The love of God is the greatest commandment, and the love of our neighbor is second. In a way, it is one and the same as the first commandment. If we truly love God, then we must, of necessity, love all that He loves. He loves all of His creation; therefore, we must love what He loves if we love Him. He made us all in His Image and Likeness. We are all called upon by Him to enjoy eternity with Him in Heaven — the king as well as the beggar.

Because God loves us, He readily forgives us any and all our offenses against Him. To appropriately reciprocate this love, we must imitate Him and readily forgive any and all transgressions against ourselves.

The only one that is without sin is God; the rest of us (the Blessed Virgin Mary excluded) are all sinners and in need of forgiveness. If God, Who is without sin, can bend so low as to forgive us, then we who are great sinners and already bent low in vice must eagerly forgive each other.

In loving our neighbors, it is God Whom we love. It is His Image and Likeness that we love in them. All that is good in them and lovable is from God. We need to train ourselves to see the reflection of God in each other and focus our love upon that.

The sin or evil that we observe in others is not what is lovable, and this is not from God. This we must hate, but the sinner we must love. There is an old saying that we should not throw out the baby with the dirty bathwater. We must be careful not to throw out the person with his sins. Yes, the sins need to be cast out, but we must do all we can to assure that the person is cleansed and restored to God's Image and Likeness.

As long as this mortal life exists, we must not lose hope. At any moment, God can forgive the greatest sinner and restore him to spiritual life. All things are possible with God. Likewise, at any moment, one who has been forgiven much may find himself lost once again. Therefore, we must always remain humble and grateful for the graces of forgiveness that we have received. In the measure that we have been forgiven, we must therefore strive to forgive.

When our neighbor offends us, it is easy to remain calm and gentle if the remembrance of God's forgiveness is before our mind. The slight offense against us is nothing compared to the wrongs we have committed against God. If God loves us despite our evil ways, we can undoubtedly love our neighbor despite his sinful ways.

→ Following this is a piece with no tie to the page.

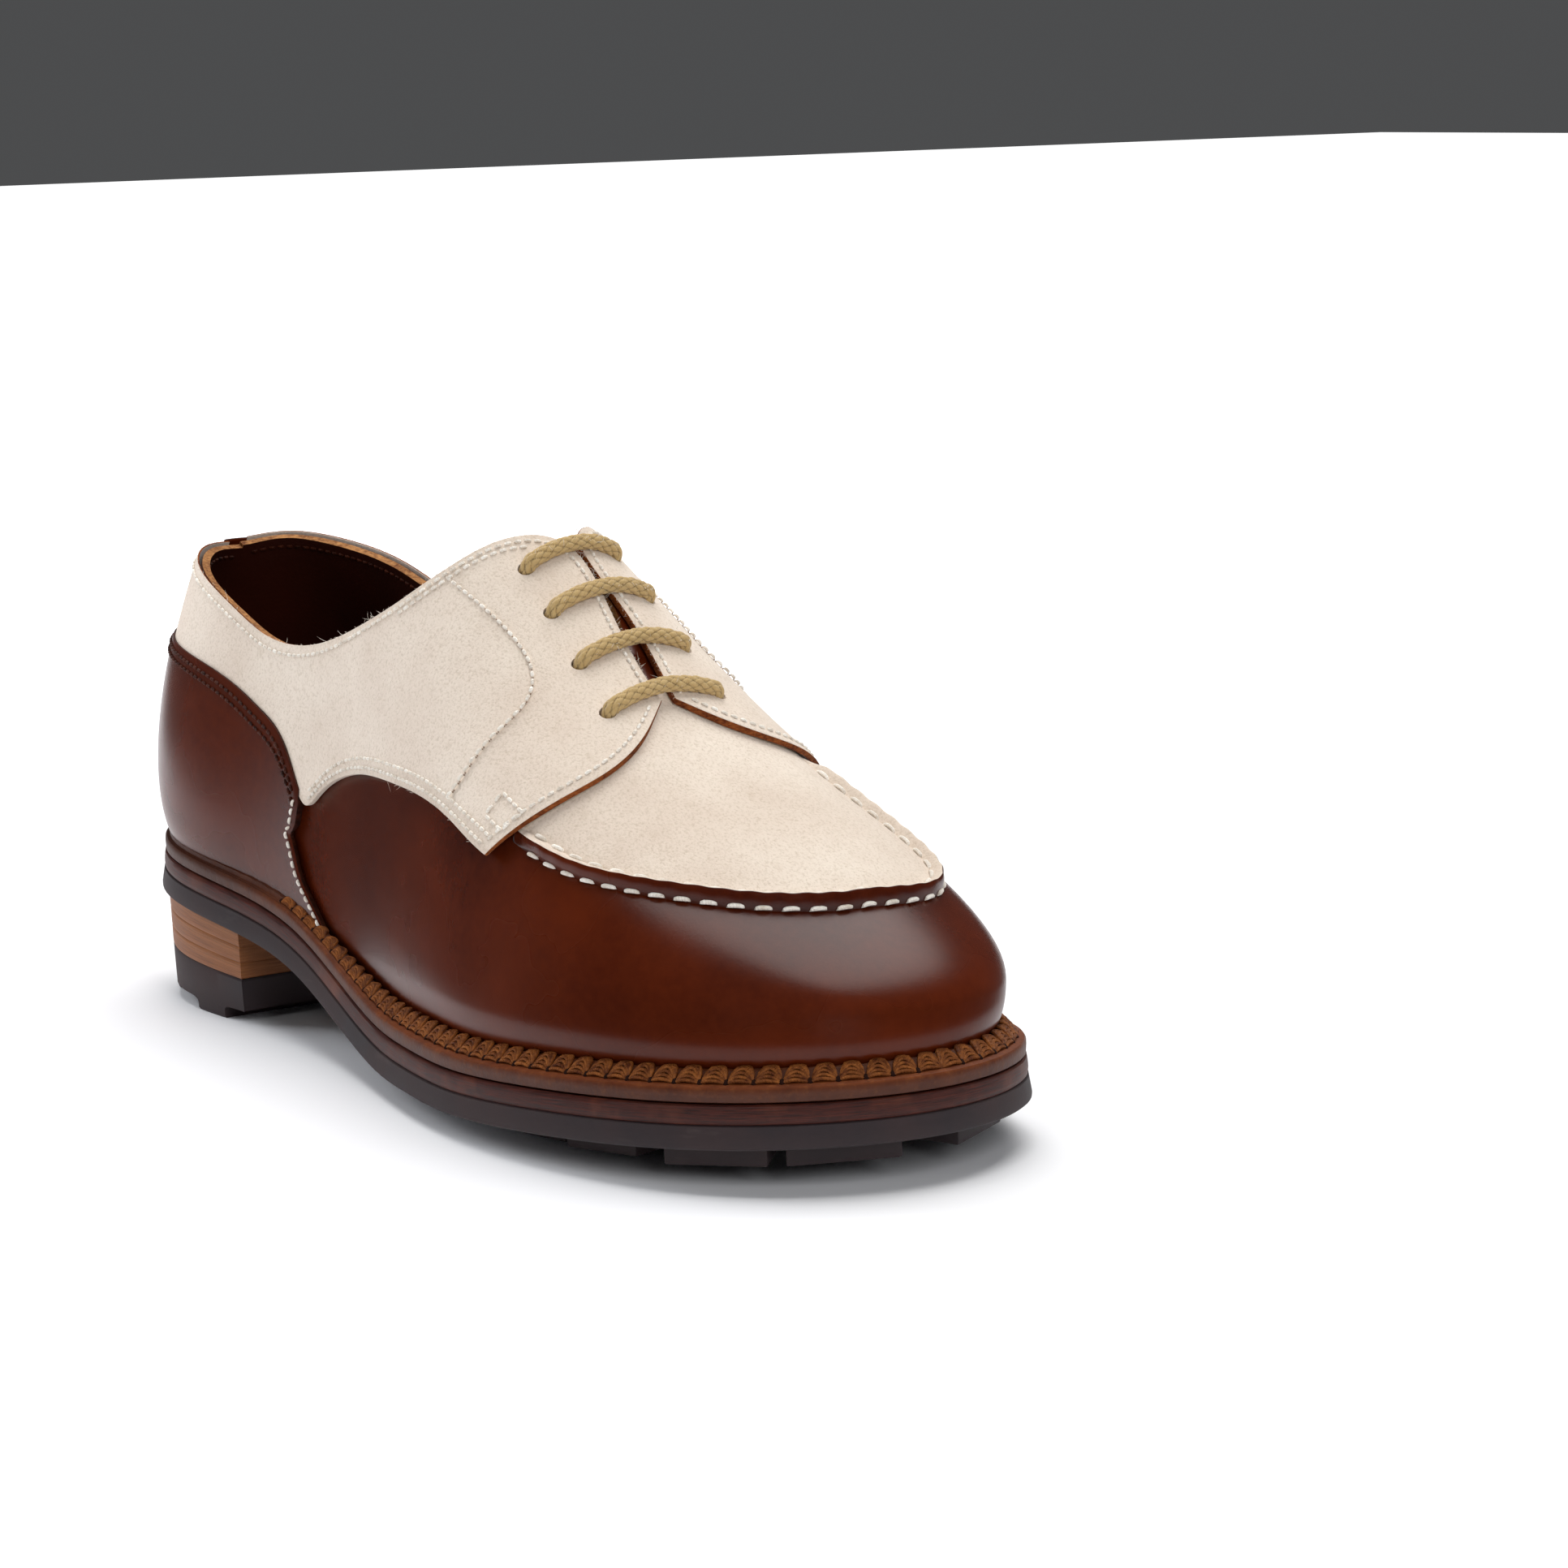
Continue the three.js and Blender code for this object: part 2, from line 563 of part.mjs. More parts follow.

We are all sinners, and when it comes to strict justice, none of us have a leg to stand on. We are all in need of God's mercy and forgiveness. He has made it very clear that we will receive His mercy and forgiveness to the extent that we have mercy and forgiveness with each other. This is precisely what Jesus has taught us to pray in the Lord's Prayer. "Forgive us our trespasses as we forgive those who trespass against us." Perhaps we should pause each time we make this prayer and think of what we are asking of God. This is well and good as long as we actually do lovingly forgive our neighbors from our hearts. However, if we are holding onto any ill-will, anger, or hatred of our neighbor, we are, in effect, asking God to hold onto ill-will, anger, or hatred towards ourselves.